Financial services is a highly regulated industry. Banks and other financial institutions must meet key regulatory requirements as described above. They are overseen and audited by different agencies. In the US, the Office of the Comptroller of the Currency (OCC), the FRB, the FDIC, and the FFIEC oversee banking operations. The European Banking Association (EBA) regulates and oversees banking operations in all member states in the EU. In addition, banks are also governed by internal requirements. 

As a result, IT and compliance teams need to meet regulatory requirements by providing accurate, near-real-time insights into their IT asset base. This information helps these teams prove compliance with data security, privacy, and sovereignty requirements and ensure cybersecurity readiness with tabletops and other exercises.

CMDBs provide detailed reporting on demand, with data, analytics, and visuals that help stakeholders evaluate audit readiness and identify and address problem areas.
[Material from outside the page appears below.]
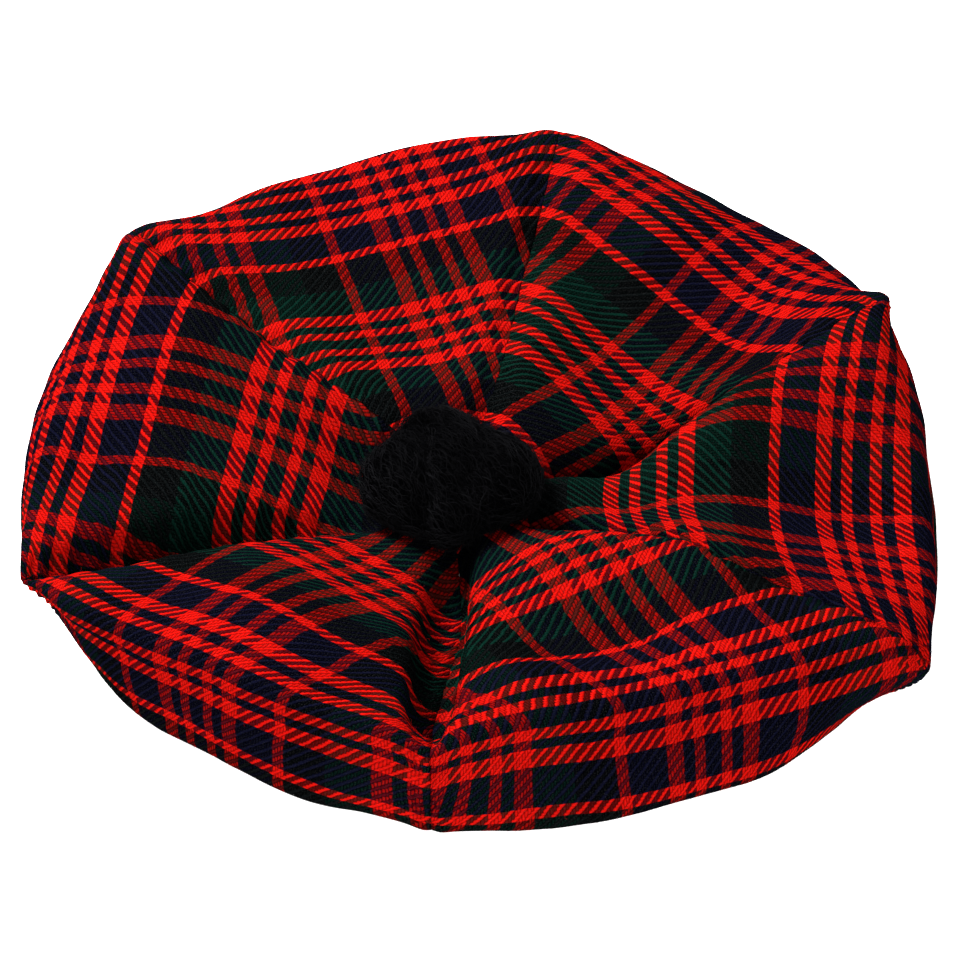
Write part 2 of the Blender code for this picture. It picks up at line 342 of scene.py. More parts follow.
def tartan_wool():
    """A two-and-two twill: each thread passes over and under about two, a step along from its neighbour."""
    s = Shader("tartan_wool")
    u, v = s.uv("weave")
    cloth = s.join(u, v)
    u = u + (s.noise(cloth, WANDER_SCALE) - 0.5) * WANDER
    v = v + (s.noise(s.join(v, u, 7.0), WANDER_SCALE) - 0.5) * WANDER
    i = u.floor()
    j = v.floor()
    # Neighbouring floats run together into slanting lines, with small steps left from thread to thread.
    slant = ((u - v) * (1 - STEP_SHARE) + (i - j) * STEP_SHARE + 0.5) % TWILL
    down_on_top = slant < DOWN_FLOAT
    down_dye = thread_dye(s, i)
    across_dye = thread_dye(s, j)
    red_down = redness(s, down_dye)
    red_across = redness(s, across_dye)
    # The thread's round back, and its float rising from under its neighbours and dipping again.
    across_down = 1 - ((u - i) * 2 - 1) ** 2
    across_over = 1 - ((v - j) * 2 - 1) ** 2
    along_down = 1 - (slant * 2 / DOWN_FLOAT - 1) ** 2
    along_over = 1 - ((slant - DOWN_FLOAT) * 2 / (TWILL - DOWN_FLOAT) - 1) ** 2
    height_down = across_down * 0.55 + along_down * 0.45
    height_over = across_over * 0.25 + along_over * 0.75
    height = down_on_top.pick(height_down, height_over)
    # The threads that run down the panel are spun finer, so the ones across show in the gaps beside them;
    # there the across thread is darkened as painted shade, least beside a red thread.
    covers = (across_down * 1.5 - 0.1).clamp() * ((along_down - 0.25) * 3.0).clamp()
    shaded_gap_colour = s.mix(down_on_top, across_dye, s.lit(across_dye, 0.2 + red_down * 0.6))
    dye = s.mix(down_on_top * (covers * 0.75 + 0.1), shaded_gap_colour, down_dye)
    # Fibres of the thread beneath come through, the red ones most.
    fibres_down = s.noise(s.join(u * 9, v * 1.6), 1.0, 3.0, 0.6)
    fibres_over = s.noise(s.join(u * 1.6, v * 9, 3.0), 1.0, 3.0, 0.6)
    fibres = down_on_top.pick(fibres_down, fibres_over)
    beneath = s.mix(down_on_top, down_dye, across_dye)
    red_beneath = down_on_top.pick(red_across, red_down)
    dye = s.mix(((fibres - 0.25) * 0.9).clamp() * (0.1 + red_beneath * 0.9), dye, beneath)
    # Each thread is spun a little lighter or darker, and the cloth is worn unevenly.
    thread = down_on_top.pick(i, j + OVER_NUMBERS)
    spun = s.node("TexWhiteNoise", {"noise_dimensions": "1D"}, {"W": thread})[0]
    worn = s.noise(cloth, 0.05, 3.0)
    # Painted shade: the height term darkens each thread towards its edges and where its float dips under its
    # neighbours; spun, fibres and worn vary the tone.
    light = (0.2 + height * 0.9) * (0.9 + spun * 0.2) * (0.5 + fibres * 0.9) * (0.8 + worn * 0.4)
    # The floats of the threads down the panel are drawn darker, much less so where red crosses red.
    light = light * (1 - down_on_top * (0.55 - red_down * red_across * 0.45))
    # A dark thread that crosses over a red one lies in the red one's shadow.
    light = light * (1 - red_down * (1 - red_across) * (1 - down_on_top) * 0.55)
    colour = s.lit(dye, light)
    # Painted highlights: light specks added to the colour where single fibres standing off the cloth would
    # glint.
    glint = ((s.noise(s.join(u * 2.5, v * 2.5, 11.0), 1.0, 2.0, 0.7) - 0.55) * 8.0).clamp()
    colour = s.mix(glint, colour, s.mix(1.0, colour, FIBRE_GLINT, "ADD"))
    return s.finish(
        Base_Color=colour,
        Roughness=0.92,
        Normal=s.bump(height + fibres * 0.4, 0.35 * MM, 0.9),
        Specular_IOR_Level=0.0,
    )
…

Reports break out assets by type (such as cloud resources and virtual machines), owner, location, vulnerabilities, changes, and configurations. IT teams can also enhance reports with custom fields such as backup location, replacement cost, and whether they are critical for disaster recovery (DR). 
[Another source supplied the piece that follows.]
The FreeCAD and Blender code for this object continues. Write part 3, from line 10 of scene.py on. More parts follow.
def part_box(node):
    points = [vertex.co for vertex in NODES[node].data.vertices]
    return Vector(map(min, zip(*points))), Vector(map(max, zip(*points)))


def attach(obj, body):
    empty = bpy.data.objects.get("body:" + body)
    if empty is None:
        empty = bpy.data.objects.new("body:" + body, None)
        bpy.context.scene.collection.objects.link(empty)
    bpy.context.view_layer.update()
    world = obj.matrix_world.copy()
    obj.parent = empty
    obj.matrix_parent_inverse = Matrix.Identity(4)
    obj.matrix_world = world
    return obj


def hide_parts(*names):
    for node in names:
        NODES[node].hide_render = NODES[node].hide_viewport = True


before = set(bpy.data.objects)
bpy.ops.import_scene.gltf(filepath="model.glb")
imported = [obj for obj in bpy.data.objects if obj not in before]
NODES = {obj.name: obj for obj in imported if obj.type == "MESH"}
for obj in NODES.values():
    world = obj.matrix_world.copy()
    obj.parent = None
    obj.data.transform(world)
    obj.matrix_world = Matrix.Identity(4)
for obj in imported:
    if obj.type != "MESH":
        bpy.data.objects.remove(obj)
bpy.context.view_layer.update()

IT can customize and automate these reports, ensuring internal decision-makers have the latest information on their institution’s growing asset base. By acting on reporting data, teams proactively remediate risks, reducing the likelihood of regulatory findings and fines. 
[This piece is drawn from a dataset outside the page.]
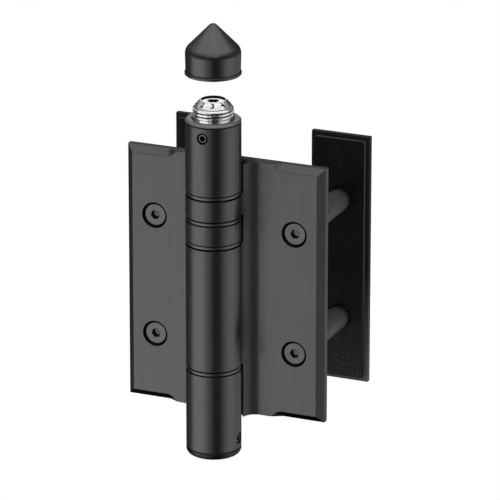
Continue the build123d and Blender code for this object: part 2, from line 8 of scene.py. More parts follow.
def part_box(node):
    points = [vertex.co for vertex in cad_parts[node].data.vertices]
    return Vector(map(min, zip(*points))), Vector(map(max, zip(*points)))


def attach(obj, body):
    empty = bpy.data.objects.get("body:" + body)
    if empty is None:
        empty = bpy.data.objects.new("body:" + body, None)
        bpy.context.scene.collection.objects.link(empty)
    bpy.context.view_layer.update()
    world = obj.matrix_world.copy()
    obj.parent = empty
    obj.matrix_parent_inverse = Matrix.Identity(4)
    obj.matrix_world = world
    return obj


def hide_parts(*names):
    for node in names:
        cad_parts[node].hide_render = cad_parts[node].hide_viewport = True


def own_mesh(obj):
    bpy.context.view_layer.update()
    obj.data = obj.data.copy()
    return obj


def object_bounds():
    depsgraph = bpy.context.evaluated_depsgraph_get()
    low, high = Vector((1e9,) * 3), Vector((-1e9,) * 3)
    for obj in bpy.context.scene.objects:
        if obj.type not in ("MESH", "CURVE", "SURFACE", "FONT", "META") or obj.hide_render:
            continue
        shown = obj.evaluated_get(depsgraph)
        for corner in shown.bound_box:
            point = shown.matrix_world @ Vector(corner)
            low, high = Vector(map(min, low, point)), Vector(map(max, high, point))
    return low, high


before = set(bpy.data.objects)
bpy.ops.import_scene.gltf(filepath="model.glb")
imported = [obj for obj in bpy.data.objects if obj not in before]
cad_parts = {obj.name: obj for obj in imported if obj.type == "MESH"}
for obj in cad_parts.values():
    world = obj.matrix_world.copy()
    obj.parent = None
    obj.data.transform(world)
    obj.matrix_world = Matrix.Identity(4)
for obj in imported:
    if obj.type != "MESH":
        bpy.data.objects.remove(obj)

A large regional bank with $1.9 billion in assets used Device42 to prepare for an audit by the FDIC, which was required to keep its FDIC-insured status. The bank’s IT team needed to provide an up-to-date inventory of all network assets, including their locations, how they were connected, and how they interacted. The bank used Device42 to automatically generate reporting with this information, including which assets contained PII. 

Explore:

IT Discovery for Compliance: Ensuring Your Company Meets Regulatory Standards

Implementing and Managing a CMDB: Security and Compliance Considerations

Compliance Standards: An In-Depth Multi-Chapter Guide

Ensuring Disaster Recovery and Business Continuity

As critical infrastructure providers, banking and financial institutions must demonstrate to regulators that they can maintain operations and recover from major incidents, such as natural disasters, technology system failures, or cyberattacks. Regulators in the US overseeing financial sector disaster recovery (DR) and business continuity (BC) include the FFIEC, FRB, FDIC, OCC, National Credit Union Administration, and Securities and Exchange Commission. The EBA, ECB, and National Competent Authorities (member state-level regulatory authorities) oversee DR and BC in the EU. 

CMDBs map dependencies between devices, applications, and services and help teams visualize traffic flows. IT and other stakeholders can quickly identify business-critical applications and backup locations. They can use these insights to develop BC/DR plans, quantify risks, and test failovers. When disasters occur, they can rapidly identify applications and services that are in scope, notify business owners, and prioritize restorations. 

IT teams can further integrate CMDBs with ITSM platforms to provide vital data that enables experts to identify root causes of issues, address them to prevent recurrences, and continuously optimize processes. And when DR issues are due to changes or configurations, they can roll them back to restore systems quickly.  

Read:

Improving Disaster Recovery and Business Continuity With a CMDB

Integrating with Financial Applications and Systems

Bank IT environments span hybrid cloud environments with cloud infrastructure, SaaS and online business applications, cloud storage, on-premises mainframes, custom applications, and sensitive on-premises data stores. In addition, banks using a multi-cloud strategy must manage cloud assets across vendors. All of this creates significant complexity for IT teams. 

These different systems use diverse technologies and protocols, including modern APIs, legacy systems with proprietary interfaces, and mainframe environments with their communications standards. Applications may use different data formats and standards for communication and data storage. Business applications often rely on specific configurations, data flows, and business processes. 

How can IT overcome this complexity to discover, inventory, and manage assets? They can use modern APIs to communicate and exchange data seamlessly with many systems. APIs offer predefined endpoints, data structures, and authentication mechanisms and can be used to connect most modern applications. 

For those systems that can’t connect with APIs, connectors provide specialized adapters to integrate applications. They often provide pre-built functionality and connectors tailored to specific applications, such as mainframes or non-standard data sources. Connectors abstract complexities around data formats, protocols, or unique system designs, allowing legacy and modern applications to communicate. 

Device42 provides an extensive RESTful API library and custom connectors to enable seamless integration with financial systems. IT teams can use these assets to connect and auto-discover assets, ensuring they always have an up-to-date picture of asset performance and health. 

Evolving Financial IT to Meet Emerging Demands 

Industries and businesses are changing rapidly in an era of data, digitization, and AI. Banking and other financial institutions must rise to this challenge by evolving business models and IT infrastructures to support new modes of customer engagement and innovate products and services. 

Device42 provides banks and financial institutions with the data, analytics, and reporting they need to upgrade, modernize, and extend their infrastructure and networks. IT teams can leverage automated discovery, dependency mapping, and other tools to improve infrastructure health and performance while meeting security, compliance, BC, and DR requirements.